The image below shows a portion of the Meridian Road Network (A, B, Motorway) for the North West of England
As part of Geospatial Engineering’s involvement in developing a national-scale infrastructure asset database, alongside developing spatial and topological representations of multiple national-scale infrastructure networks, we have been liaising with the Ordnance Survey about our data requirements. As a project partner of the Infrastructure Transitions Research Consortium (ITRC – www.itrc.org.uk), under which this infrastructure work is being undertaken, the Ordnance Survey has supplied multiple datasets and feature types, at various geographic scales, from a range of their products, including infrastructure features from Points of Interest.
A meeting between those involved in this work from Geospatial Engineering @ Newcastle, and Peat Allan, Principal Consultant at Ordnance Survey, took place on October 11th to discuss the use of OS data for network creation.
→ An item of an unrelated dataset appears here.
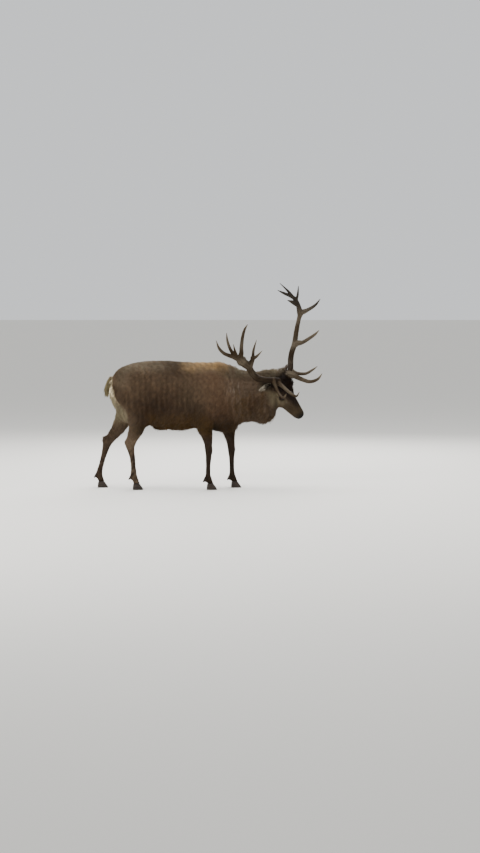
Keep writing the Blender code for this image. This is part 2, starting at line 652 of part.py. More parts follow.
def beam_rings(line, radii, extra=0.0):
    """Rings along a beam, two to each step of its line, and the beam's way at each. With extra
    added to its thickness it is the cutter that clears it for the tines."""
    rows = flow(np.column_stack([line, radii]), 2 * len(line) - 1)
    across, above = axes(rows[:, :3], np.array((0, 1, 0)))
    thick = rows[:, 3] + extra
    way = unit(np.gradient(rows[:, :3], axis=0))
    rings = oval(rows[:, :3], across, above, thick, thick, thick, 10)
    rings[0] -= extra * way[0]
    rings[-1] += extra * way[-1]
    return rings, way


def antler_line(side):
    """The beam's middle line from the burr on, its thickness at each place, and where it forks."""
    foot, burr = mirrored(PEDICLE, SIDES[side]), mirrored(BURR, SIDES[side])
    way = (burr - foot).normalized()
    line = [np.array(burr + way * rise * CM) for rise in (0.0, 1.8)] + [np.array(p) for p in BEAM[side]]
    fork = FORK_AT[side] + 2
    radii = np.interp(np.arange(len(line)), [2, fork, len(line) - 2, len(line) - 1], BEAM_RADII[side])
    radii[:2] = CORONET_RADII
    return line, radii * CM, fork


def make_antler(side):
    line, radii, fork = antler_line(side)
    rings, way = beam_rings(line, radii)
    cut = 2 * fork
    for length, step, kept in (("beam", -0.5, slice(0, cut + 1)), ("upper_beam", 0.5, slice(cut, None))):
        shifted = rings.copy()
        shifted[cut] += step * GAP * way[cut]
        place(loft(shifted[kept]), f"antler_{side}_{length}", "antler")
    name = f"antler_{side}"
    clearing = [bpy.data.objects[f"cut_{name}"]]
    for tine, lines in TINES[side].items():
        whole = place(tine_mesh(lines[0]), f"{name}_{tine}", "antler")
        for number, extra in enumerate(lines[1:]):
            fork = place(tine_mesh(extra, 5), f"join_{name}_{tine}_{number}")
            boolean(whole, fork, "UNION", "MANIFOLD")
        settle(whole)
        for neighbour in clearing:
            boolean(whole, neighbour, solver="MANIFOLD")
        settle(whole)
        clearing.append(place(tine_mesh(lines[0], extra=GAP), f"cut_{name}_{tine}"))


# ---------------------------------------------------------------- the whole stag
body = melted_body()
trim_for_neighbours(body)
part_body(body)
place(tail_mesh(), "tail", "coat")
for side in SIDES:
    make_ear(side)
    make_eye(side)
    make_antler(side)
for which, side in LEGS:
    for step in (-1, 1):
        make_claw(which, side, step)

# Brings the drawing to life size, with the origin under the middle of the whole.
corners = np.array([v.co for made in parts.objects for v in made.data.vertices])
middle = (corners.min(axis=0) + corners.max(axis=0)) / 2
to_life = Matrix.Scale(SCALE, 4) @ Matrix.Translation((-middle[0], -middle[1], 0))
for made in [*parts.objects, *helpers.objects]:
    made.data.transform(to_life)
print("origin under", middle[:2].round(4), "triangles",
      sum(len(p.vertices) - 2 for made in parts.objects for p in made.data.polygons))
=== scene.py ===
"""The looks of a life-size red deer stag that walks with its neck level and its head bowed.

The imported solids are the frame: they give every place and the outline at the coat's tips. Over them
come one skin with its hair, the eyes, the antlers and the claws. Places on the body are given as on
the maker's drawing, in metres on a stag 1.275 m high at the withers, and those on the head in real
centimetres from the brow.
"""

import bmesh
import bpy
import numpy as np
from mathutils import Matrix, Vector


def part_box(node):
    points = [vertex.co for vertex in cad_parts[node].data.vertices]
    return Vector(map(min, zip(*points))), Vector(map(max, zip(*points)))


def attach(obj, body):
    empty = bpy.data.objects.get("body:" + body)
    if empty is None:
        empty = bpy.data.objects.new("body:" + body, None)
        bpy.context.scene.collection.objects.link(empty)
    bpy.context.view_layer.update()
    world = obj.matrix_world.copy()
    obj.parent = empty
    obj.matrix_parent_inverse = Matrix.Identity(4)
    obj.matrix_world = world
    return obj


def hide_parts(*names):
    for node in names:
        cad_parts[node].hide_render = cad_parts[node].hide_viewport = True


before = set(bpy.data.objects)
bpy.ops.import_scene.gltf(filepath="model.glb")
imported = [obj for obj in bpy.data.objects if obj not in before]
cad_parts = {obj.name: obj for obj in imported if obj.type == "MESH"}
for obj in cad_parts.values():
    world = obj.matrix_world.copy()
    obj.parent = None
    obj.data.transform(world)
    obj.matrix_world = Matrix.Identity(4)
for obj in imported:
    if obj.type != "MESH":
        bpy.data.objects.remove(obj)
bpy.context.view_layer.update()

# ---------------------------------------------------------------- How the stag stands
# The head is bowed by half a right angle and rolled to its right, with axes of its own: towards the
# nose, to the stag's left, and out of the forehead. The two eyeballs of the solids fix where it is.
CM, MM = 0.01, 0.001
LIFE = 1.15 / 1.275  # the stag's height over the drawing's
SIDES = {"right": -1.0, "left": 1.0}
EYE = np.array([10.8, 6.5, -7.6])  # the left eyeball's middle, from the brow
EYE_RADIUS = 1.75
EYE_OUTWARD, EYE_ALONG = (0.24, 0.95, 0.20), (0.94, -0.24, -0.30)  # the left eye's, in the head's axes
BROW_DRAWN = np.array([0.762, -0.060, 1.077])


def unit(v):
    """Ways brought to length 1."""
    return v / np.maximum(np.linalg.norm(v, axis=-1, keepdims=True), 1e-9)


def rise(value, start, end):
    """0 before start, 1 past end, and an S curve 3t^2 - 2t^3 between them."""
    t = np.clip((value - start) / (end - start), 0, 1)
    return t * t * (3 - 2 * t)


NOSEWARD = unit(np.array([0.565, -0.210, -0.798]))
UPWARD = np.array([0.381, -0.780, 0.496])
UPWARD = unit(UPWARD - NOSEWARD * (UPWARD @ NOSEWARD))
LEFTWARD = np.cross(UPWARD, NOSEWARD)
HEAD_AXES = np.array([NOSEWARD, LEFTWARD, UPWARD])
eye_places = {side: np.mean([np.array(c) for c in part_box(f"eye_{side}")], axis=0) for side in SIDES}
BROW = (eye_places["left"] + eye_places["right"]) / 2 - EYE * (1, 0, 1) @ HEAD_AXES * CM
ORIGIN = (BROW_DRAWN - BROW / LIFE) * (1, 1, 0)


def drawn(points):
    """Real places as places on the drawing."""
    return points / LIFE + ORIGIN


def placed(points):
    """Places on the drawing as real ones."""
    return (np.asarray(points, float) - ORIGIN) * LIFE


def in_head(forward, left, up):
    """The real place of one in the head's centimetres."""
    return BROW + np.array([forward, left, up]) @ HEAD_AXES * CM


def head_place(points):
    """Real places in the head's centimetres, as three rows: forward, left and up."""
    return ((points - BROW) @ HEAD_AXES.T / CM).T


def across_eye(side):
    """An eye's own axes among the head's: along its opening, out of the socket, and up across the lids."""
    outward = unit(np.array(EYE_OUTWARD) * (1, SIDES[side], 1))
    along = np.array(EYE_ALONG) * (1, SIDES[side], 1)
    along = unit(along - outward * (along @ outward))
    return np.array([along, outward, np.cross(along, outward) * -SIDES[side]])


eye_axes = {side: across_eye(side) for side in SIDES}


def from_eye(points, side):
    """Places from an eyeball's middle, in centimetres along its own axes."""
    return (head_place(points).T - EYE * (1, SIDES[side], 1)) @ eye_axes[side].T


WAVES = 14
PHASES = 6.28  # the waves start anywhere in about a full turn


def waves(points, length, seed, stretch=(1, 1, 1)):
    """Smooth random relief about 0: the sum of sine waves of about that length in random directions,
    each with its own phase. Stretch lengthens them along an axis."""
    rng = np.random.default_rng(seed)
    way = unit(rng.normal(size=(WAVES, 3))) / np.array(stretch)
    pitch = rng.uniform(0.6, 1.6, (WAVES, 1)) * 2 * np.pi / length
    return np.sin(points @ (pitch * way).T + rng.uniform(0, PHASES, WAVES)).sum(axis=1) / np.sqrt(WAVES)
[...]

A number of examples of spatial and topological network creation from Ordnance Survey Meridian and Strategi Road and Rail data were discussed, leading to specific discussions regarding data requirements for infrastructure and environment projects being undertaken at the School of Civil Engineering and Geosciences at Newcastle University, and more widely within the research community.
As follow up to these discussions, further meetings between those involved in infrastructure projects within the School will be held within October and November to try to understand and identify where there may be common “knowledge and data” gaps across different research projects. It is intended that this information is fed back to the Ordnance Survey to help understand where further information is required to facilitate infrastructure-related research projects.